At June 30, 2010, we were not in compliance with the 80% hedge limitation for 2011 under the Revolving Credit Facility; we were in compliance with all other financial covenants under the Revolving Credit Facility at such time. We have been granted a waiver in regards to the hedge limitation through March 31, 2011 and in conjunction with such waiver, at September 30, 2010, we were in compliance with all financial covenants under the Revolving Credit Facility. See Part I, Item 1. “Financial Statements, Note 5 – Long-Term Debt” of this report.
Off-Balance Sheet Arrangements
As of September 30, 2010, we had no off-balance sheet arrangements. We have no plans to enter into any off-balance sheet arrangements in the foreseeable future.
Commitments and Contingencies
As is common within the industry, we have entered into various commitments and operating agreements related to the exploration and development of and production from proved natural gas properties. It is management’s belief that such commitments will be met without a material adverse effect on our financial position, results of operations or cash flows.
We are party to various litigation matters and administrative claims arising out of the normal course of business. Although the ultimate outcome of each of these matters cannot be absolutely determined and the liability the Company may ultimately incur with respect to any one of these matters in the event of a negative outcome may be in excess of amounts currently accrued with respect to such matters, management does not believe any such matters will have a material adverse effect on our financial position, results of operations or cash flows.

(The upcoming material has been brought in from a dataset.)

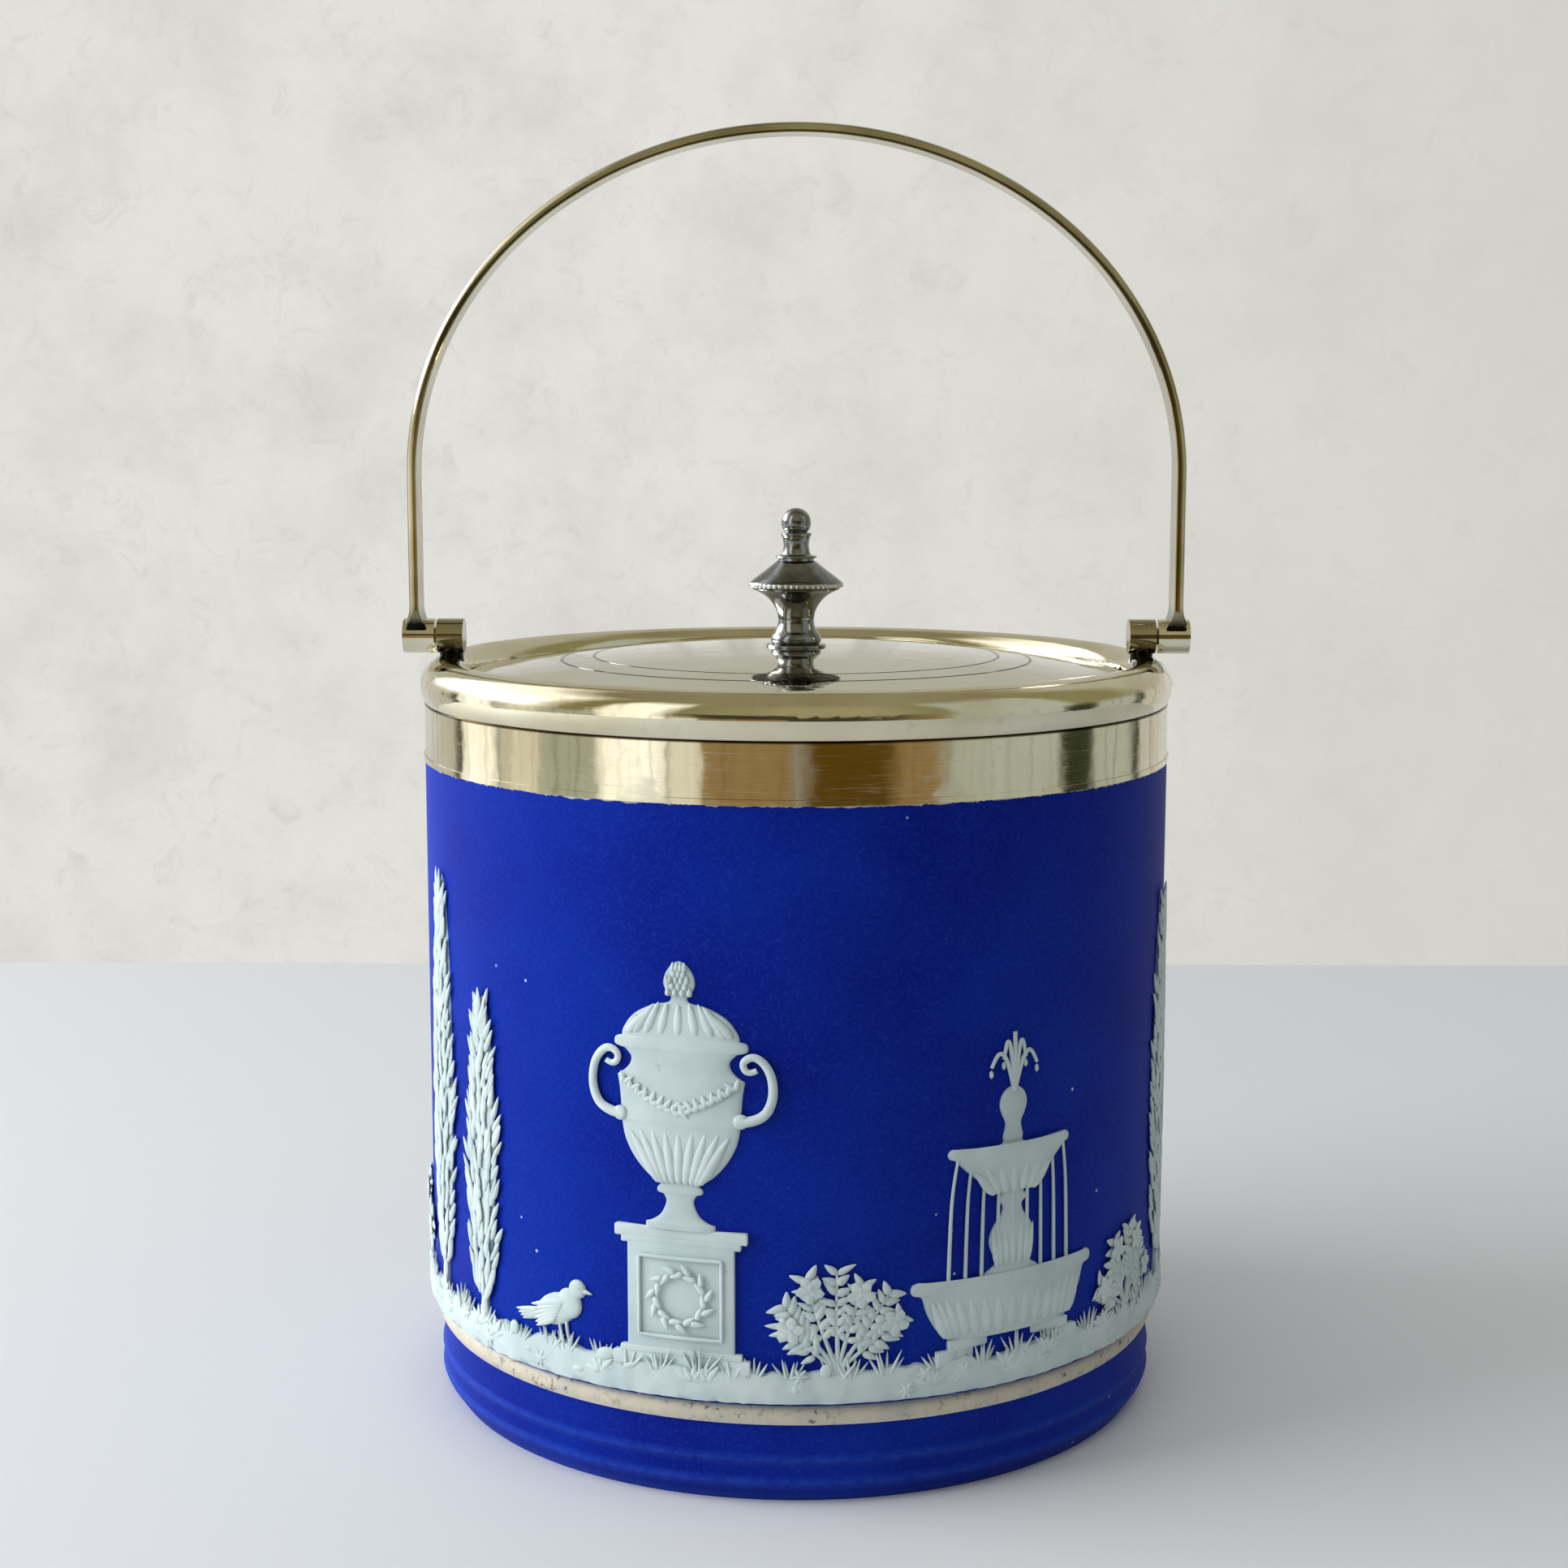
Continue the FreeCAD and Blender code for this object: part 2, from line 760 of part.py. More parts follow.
def bail_flare(side):
    """Foot of one leg, spreading along the hinge axis onto its knuckle."""
    middle = side * (bail_half_w - bail_t / 2)
    rings = []
    y = bail_foot_w / 2
    for wide, z in ((bail_flare_wx, pivot_z), (bail_t, pivot_z + bail_flare_h)):
        x = wide / 2
        corners = [V(middle - x, -y, z), V(middle + x, -y, z), V(middle + x, y, z), V(middle - x, y, z)]
        corners.append(corners[0])
        rings.append(Part.makePolygon(corners))
    return Part.makeLoft(rings, True)


def bail_bow():
    """Flat strip bent to the arch: flat inside, outside with a raised middle between thin edges."""
    edge_inset = bail_t - bail_edge_t
    outer = bail_prism(bail_half_w, bail_rise, bail_ridge_w)
    outer = outer.fuse(bail_prism(bail_half_w - edge_inset, bail_rise - edge_inset, bail_w))
    strip = outer.cut(bail_prism(bail_half_w - bail_t, bail_rise - bail_t, 2 * bail_w))
    strip = strip.fuse([bail_flare(-1), bail_flare(1)])
    strip = strip.cut([bail_taper(-1), bail_taper(1)])
    return strip.cut(barrel(-bail_knuckle_out, bail_knuckle_out, knuckle_r)).removeSplitter()


def mirrored(shape):
    return shape.mirror(V(0, 0, 0), ACROSS)


def build():
    """Every node of the jar, by name."""
    lug = hinge_lug()
    pin = hinge_pin()
    knuckle = bail_knuckle()
    foot = sprig_foot
    return {
        "jar_body": jar_body(),
        "white_line": white_line(),
        "turf_band": turf_band(),
        "covered_urn_relief": raise_from_wall(covered_urn(foot), urn_at),
        "fountain_relief": raise_from_wall(fountain(foot), fountain_at),
        "temple_relief": raise_from_wall(garden_temple(foot), temple_at),
        "lyre_relief": raise_from_wall(lyre(foot), lyre_at),
        "cypress_relief": group([raise_from_wall(cypress(foot, height, width), place)
                                 for place, height, width in cypresses]),
        "rose_bush_relief": group([raise_from_wall(rose_bush(foot, height), place)
                                   for place, height in rose_bushes]),
        "dove_relief": group([raise_from_wall(dove(foot, facing), place) for place, facing in doves]),
        "rim_cement": rim_cement(),
        "collar_band": collar_band(),
        "rim_roll": rim_roll(),
        "seat_ring": seat_ring(),
        "right_lug": lug,
        "left_lug": mirrored(lug),
        "right_hinge_pin": pin,
        "left_hinge_pin": mirrored(pin),
        "bail_bow": bail_bow(),
        "right_bail_knuckle": knuckle,
        "left_bail_knuckle": mirrored(knuckle),
        "lid_plate": lid_plate(),
        "lid_flange": lid_flange(),
        "finial_stem": finial_stem(),
        "finial_cap": finial_cap(),
        "finial_stud": finial_stud(),
        "finial_washer": finial_washer(),
        "finial_nut": finial_nut(),
    }


os.makedirs("parts", exist_ok=True)
for name, shape in build().items():
    shape.exportStep("parts/" + name + ".step")
    box = shape.BoundBox
    print(name, len(shape.Solids), shape.isValid(), round(shape.Volume, 2),
          [round(value, 2) for value in (box.XMin, box.YMin, box.ZMin, box.XMax, box.YMax, box.ZMax)])
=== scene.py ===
import random
from math import asin, atan2, copysign, cos, degrees, hypot, pi, radians, sin, tanh

import bmesh
import bpy
from mathutils import Matrix, Vector, noise


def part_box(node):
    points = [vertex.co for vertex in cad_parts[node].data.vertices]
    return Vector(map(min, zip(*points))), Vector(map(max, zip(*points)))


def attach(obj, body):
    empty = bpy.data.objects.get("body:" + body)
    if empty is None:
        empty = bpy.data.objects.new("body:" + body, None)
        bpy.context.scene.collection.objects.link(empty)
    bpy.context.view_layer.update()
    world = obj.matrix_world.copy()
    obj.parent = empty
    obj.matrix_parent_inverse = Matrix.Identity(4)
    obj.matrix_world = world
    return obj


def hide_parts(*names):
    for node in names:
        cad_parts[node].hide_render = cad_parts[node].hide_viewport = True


# Covered biscuit jar: cobalt stoneware with white sprigs, plated mount, domed lid, swing bail.
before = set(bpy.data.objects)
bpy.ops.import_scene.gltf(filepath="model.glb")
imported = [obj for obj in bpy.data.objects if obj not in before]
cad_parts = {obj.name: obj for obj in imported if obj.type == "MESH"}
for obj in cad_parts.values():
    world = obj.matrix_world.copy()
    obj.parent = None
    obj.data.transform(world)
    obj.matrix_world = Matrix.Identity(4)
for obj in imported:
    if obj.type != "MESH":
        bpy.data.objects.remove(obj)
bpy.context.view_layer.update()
mm = 0.001
print("frame loaded,", len(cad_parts), "nodes")


# Colours and nodes

def toLinear(hexColour):
    channels = [int(hexColour[i:i + 2], 16) / 255 for i in (1, 3, 5)]
    return tuple(c / 12.92 if c <= 0.04045 else ((c + 0.055) / 1.055) ** 2.4 for c in channels) + (1.0,)


def setSockets(tree, node, inputs):
    # An output is linked and any other value is set; colours are given in hex
    for name, value in inputs.items():
        if isinstance(value, bpy.types.NodeSocket):
            tree.links.new(value, node.inputs[name])
        else:
            node.inputs[name].default_value = toLinear(value) if isinstance(value, str) else value


def addNode(tree, kind, inputs=None, stops=(), **settings):
    # Adds a node with its settings, inputs and colour stops, and gives back its outputs
    node = tree.nodes.new("ShaderNode" + kind)
    for name, value in settings.items():
        setattr(node, name, value)
    setSockets(tree, node, inputs or {})
    if stops:
        marks = node.color_ramp.elements
        marks.remove(marks[-1])
        marks[0].position = stops[0][0]
        marks[0].color = toLinear(stops[0][1])
        for position, colour in stops[1:]:
            marks.new(position).color = toLinear(colour)
    return node.outputs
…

Critical Accounting Policies and Estimates
The preparation of financial statements in conformity with US GAAP requires management to make estimates and assumptions that affect the reported amounts of assets, liabilities, revenues, expenses, contingent assets and liabilities and the related disclosures in the accompanying condensed consolidated financial statements. Changes in these estimates and assumptions could materially affect our financial position, results of operations or cash flows. Management considers an accounting estimate to be critical if:
| • | | It requires assumptions to be made that were uncertain at the time the estimate was made; and |
| • | | Changes in the estimate or different estimates that could have been selected could have a material impact on our consolidated results of operations or financial condition. |
Significant accounting policies that we employ and information about the nature of our most critical accounting estimates, our assumptions or approach used and the effects of hypothetical changes in the material assumptions used to develop each estimate are presented in Part I, Item 1. “Financial Statements, Note 2 – Summary of Significant Accounting Policies” of this report and in Part II, Item 7. “Management’s Discussion and Analysis of Financial Condition and Results of Operations – Critical Accounting Policies and Estimates” included in our 2009 Form 10-K.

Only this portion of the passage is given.